它不停地把那种恐怖的暗红色光线,投射到宫洺的脸上。他的脸沉浸在一整片黑色的阴影里,每当被红色的光线照亮时,就显露出让人从心里恐惧的绝望。  
我忍受不了走廊里那种可以压碎我每一节脊椎骨的沉默压力,走向医院休息室的咖啡间。在那里,我看见了正在帮宫洺冲咖啡的kitty。  
我不知道和她说什么。我拿了一个小纸杯,撕开一袋廉价的雀巢速溶咖啡,倒进去,然后放出冒着热气的水。  
Kitty把她的随身带来的咖啡和奶精收好,放进她那款LV的never full手袋里。去年这款号称“可以放进一个婴儿”的手袋风行的时候,整个上海都订不到。Kitty用宫洺的名字帮自己定了一个,威胁我要是我敢说出去,就拿钢笔捅进我的胸部里。  
她转过身来,端着咖啡对我说:“你是不是觉得世界末日到了?”  
我点点头,红了眼圈。  
她看着我,带着一种同情的眼神:“那你就错了。事实是,如果手术室的大门打开,医生告诉我们,崇光去世了,而且,这对于一个成功率只有15%的手术来说,是一个非常正常的事情——那时候,才是世界末日。

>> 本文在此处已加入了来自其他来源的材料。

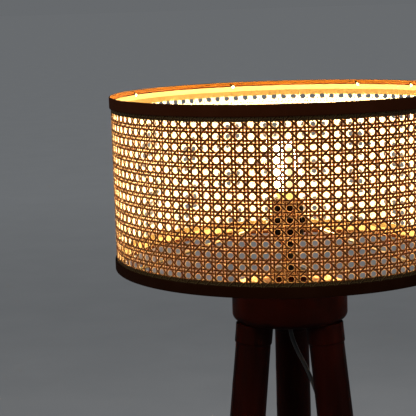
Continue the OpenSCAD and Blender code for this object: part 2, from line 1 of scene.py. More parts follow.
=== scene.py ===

”  
Kitty抛下目瞪口呆的我,转身出去了。  
在拉开门的时候,她回过头来刺了我最后一剑:“你知道崇光是因为你才做这个手术的,对吧?”  


顾里再一次来到这个医院的时候,这里并没有什么变依然是美的像模型  
一样的山水、湖泊,巨大的森林像是从远古时代就存在的一样。  
她慢慢的走过那个湖泊,几个月前,她在这里一头栽下去,那个时候她想过干脆随着父亲一起走好了。